DIRECTIONS FOR THIS TASK:
Report the count of lines below in which the string "bends" occurs; include nothing else.

GIVEN DATA:
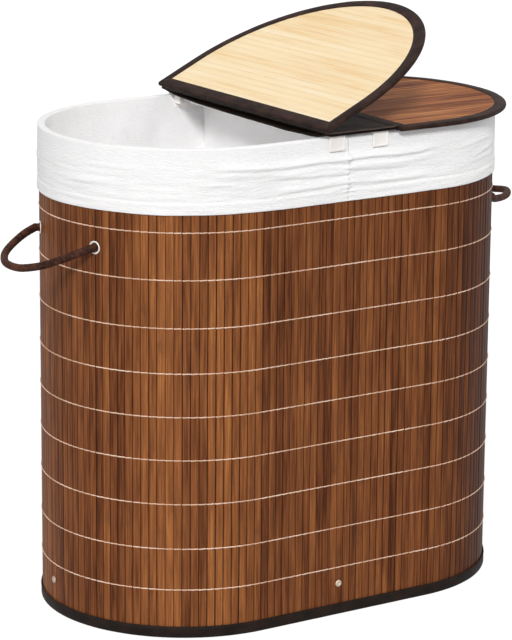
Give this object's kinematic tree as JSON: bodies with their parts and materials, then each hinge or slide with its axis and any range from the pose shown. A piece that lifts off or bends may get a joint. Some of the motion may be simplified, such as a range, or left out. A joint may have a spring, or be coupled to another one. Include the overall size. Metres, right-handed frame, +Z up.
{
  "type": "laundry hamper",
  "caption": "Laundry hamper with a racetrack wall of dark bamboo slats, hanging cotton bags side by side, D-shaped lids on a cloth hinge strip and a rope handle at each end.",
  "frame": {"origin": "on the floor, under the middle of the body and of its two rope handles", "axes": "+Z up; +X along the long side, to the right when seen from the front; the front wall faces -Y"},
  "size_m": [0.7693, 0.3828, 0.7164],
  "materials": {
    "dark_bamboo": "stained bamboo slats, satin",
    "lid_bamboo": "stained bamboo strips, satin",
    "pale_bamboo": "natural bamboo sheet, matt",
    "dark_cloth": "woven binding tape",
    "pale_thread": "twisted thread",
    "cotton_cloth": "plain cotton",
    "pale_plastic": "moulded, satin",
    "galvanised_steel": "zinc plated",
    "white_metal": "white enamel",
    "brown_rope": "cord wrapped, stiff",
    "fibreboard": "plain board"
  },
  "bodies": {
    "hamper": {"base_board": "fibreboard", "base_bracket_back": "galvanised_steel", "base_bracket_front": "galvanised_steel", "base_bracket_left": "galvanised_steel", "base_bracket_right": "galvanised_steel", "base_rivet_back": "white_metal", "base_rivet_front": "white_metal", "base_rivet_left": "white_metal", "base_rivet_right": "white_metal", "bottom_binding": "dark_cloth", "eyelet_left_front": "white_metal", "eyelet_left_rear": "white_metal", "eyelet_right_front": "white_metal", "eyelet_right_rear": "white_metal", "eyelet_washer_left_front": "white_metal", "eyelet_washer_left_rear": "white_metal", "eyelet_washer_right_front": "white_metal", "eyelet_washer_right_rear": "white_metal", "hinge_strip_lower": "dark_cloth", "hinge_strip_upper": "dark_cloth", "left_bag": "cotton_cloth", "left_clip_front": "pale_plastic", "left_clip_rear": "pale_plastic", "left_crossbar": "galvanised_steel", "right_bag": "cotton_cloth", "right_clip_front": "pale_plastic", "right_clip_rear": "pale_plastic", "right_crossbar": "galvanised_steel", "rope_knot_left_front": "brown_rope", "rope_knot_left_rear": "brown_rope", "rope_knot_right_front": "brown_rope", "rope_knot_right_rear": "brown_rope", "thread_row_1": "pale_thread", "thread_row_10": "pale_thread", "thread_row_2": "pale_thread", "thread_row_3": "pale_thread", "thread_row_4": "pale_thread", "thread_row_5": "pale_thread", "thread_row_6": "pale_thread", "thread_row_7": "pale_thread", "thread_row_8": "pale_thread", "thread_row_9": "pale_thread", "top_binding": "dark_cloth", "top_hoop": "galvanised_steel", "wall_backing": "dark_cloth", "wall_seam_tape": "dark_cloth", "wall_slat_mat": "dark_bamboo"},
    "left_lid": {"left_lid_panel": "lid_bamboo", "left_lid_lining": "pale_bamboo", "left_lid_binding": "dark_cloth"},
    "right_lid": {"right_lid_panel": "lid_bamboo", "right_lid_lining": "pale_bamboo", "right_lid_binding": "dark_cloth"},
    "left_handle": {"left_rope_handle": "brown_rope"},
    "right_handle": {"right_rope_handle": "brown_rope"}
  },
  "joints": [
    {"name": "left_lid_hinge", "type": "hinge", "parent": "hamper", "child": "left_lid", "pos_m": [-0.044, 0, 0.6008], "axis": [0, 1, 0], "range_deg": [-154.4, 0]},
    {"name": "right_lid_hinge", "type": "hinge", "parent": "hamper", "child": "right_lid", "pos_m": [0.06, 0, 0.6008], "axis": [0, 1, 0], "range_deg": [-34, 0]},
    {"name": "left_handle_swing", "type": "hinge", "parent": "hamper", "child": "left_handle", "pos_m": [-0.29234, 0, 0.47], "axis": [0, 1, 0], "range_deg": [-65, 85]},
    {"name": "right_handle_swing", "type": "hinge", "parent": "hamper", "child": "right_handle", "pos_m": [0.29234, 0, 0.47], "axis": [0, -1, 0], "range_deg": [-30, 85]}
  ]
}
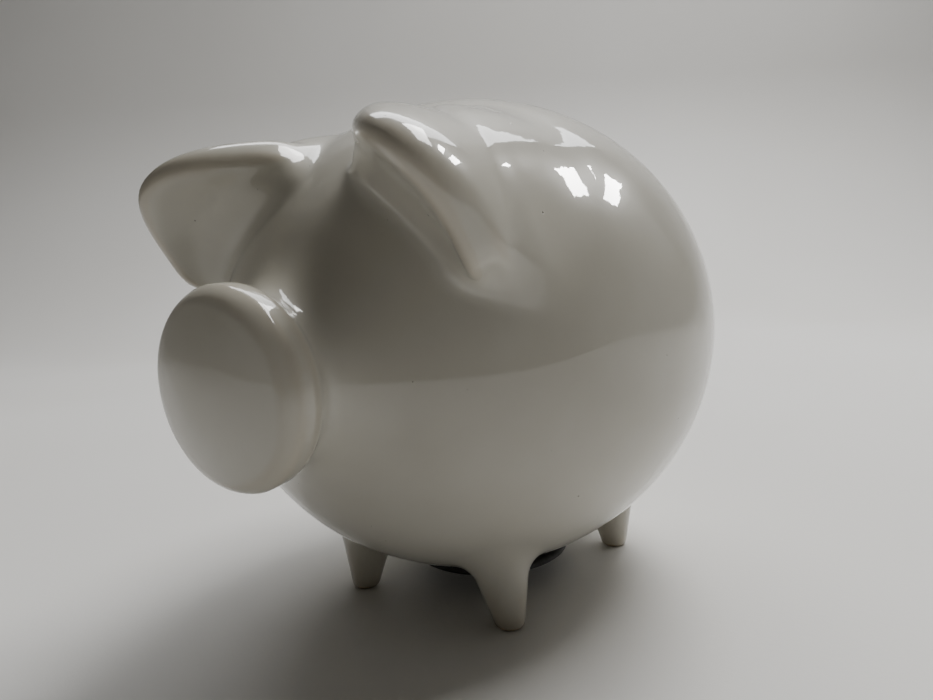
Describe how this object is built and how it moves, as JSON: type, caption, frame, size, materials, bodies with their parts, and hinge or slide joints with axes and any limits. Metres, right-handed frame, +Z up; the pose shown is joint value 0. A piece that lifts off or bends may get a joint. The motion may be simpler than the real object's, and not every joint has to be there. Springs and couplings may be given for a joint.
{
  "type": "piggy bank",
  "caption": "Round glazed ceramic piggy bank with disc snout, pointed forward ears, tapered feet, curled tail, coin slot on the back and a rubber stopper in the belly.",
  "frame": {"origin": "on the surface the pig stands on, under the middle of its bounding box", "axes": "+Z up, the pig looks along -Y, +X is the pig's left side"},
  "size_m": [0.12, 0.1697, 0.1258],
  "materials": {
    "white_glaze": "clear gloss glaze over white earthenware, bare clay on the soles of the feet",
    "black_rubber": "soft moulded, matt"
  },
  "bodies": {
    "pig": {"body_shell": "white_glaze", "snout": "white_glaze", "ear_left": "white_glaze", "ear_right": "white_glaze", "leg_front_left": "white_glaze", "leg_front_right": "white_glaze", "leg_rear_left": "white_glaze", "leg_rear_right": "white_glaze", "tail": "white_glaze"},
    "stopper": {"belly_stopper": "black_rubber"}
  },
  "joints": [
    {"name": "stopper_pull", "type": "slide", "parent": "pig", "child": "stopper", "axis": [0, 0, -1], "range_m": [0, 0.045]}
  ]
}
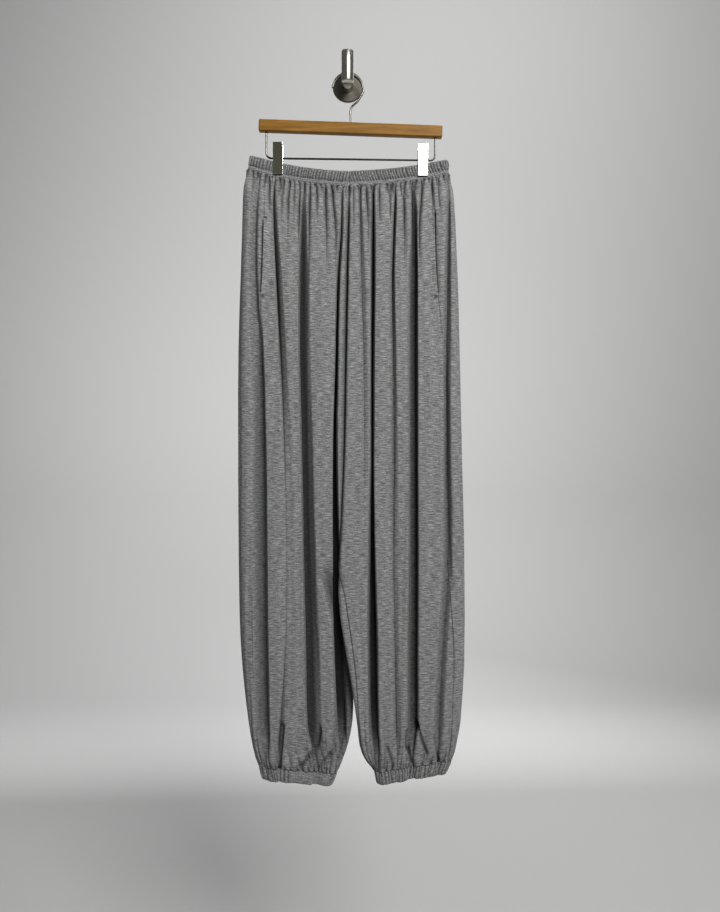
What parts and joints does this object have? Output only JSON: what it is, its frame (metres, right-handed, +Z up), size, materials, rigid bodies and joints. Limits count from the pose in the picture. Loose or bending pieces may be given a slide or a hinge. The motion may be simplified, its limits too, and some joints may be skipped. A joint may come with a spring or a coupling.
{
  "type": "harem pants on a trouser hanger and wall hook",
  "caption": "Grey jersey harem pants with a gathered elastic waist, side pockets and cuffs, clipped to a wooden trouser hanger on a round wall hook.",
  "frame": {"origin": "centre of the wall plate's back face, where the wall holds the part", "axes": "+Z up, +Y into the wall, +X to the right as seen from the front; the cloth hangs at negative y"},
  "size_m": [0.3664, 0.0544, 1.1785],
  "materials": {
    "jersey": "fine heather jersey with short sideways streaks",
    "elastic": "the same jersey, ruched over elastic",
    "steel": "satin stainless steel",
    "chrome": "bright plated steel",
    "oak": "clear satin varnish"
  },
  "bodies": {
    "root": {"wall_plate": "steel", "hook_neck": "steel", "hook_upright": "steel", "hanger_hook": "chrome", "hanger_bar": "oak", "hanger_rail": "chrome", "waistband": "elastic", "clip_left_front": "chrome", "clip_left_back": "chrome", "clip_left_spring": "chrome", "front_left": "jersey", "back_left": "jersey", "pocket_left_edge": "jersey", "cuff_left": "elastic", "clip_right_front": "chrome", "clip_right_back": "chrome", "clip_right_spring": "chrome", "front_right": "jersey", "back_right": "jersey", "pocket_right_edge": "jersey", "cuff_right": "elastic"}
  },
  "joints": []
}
--
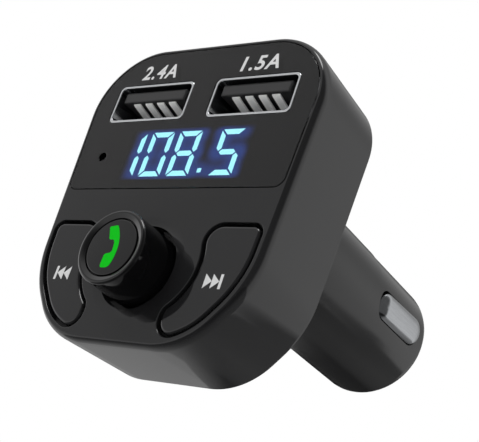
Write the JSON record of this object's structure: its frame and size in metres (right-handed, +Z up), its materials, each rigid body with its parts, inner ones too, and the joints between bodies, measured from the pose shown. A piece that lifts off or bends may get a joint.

TASK OUTPUT:
3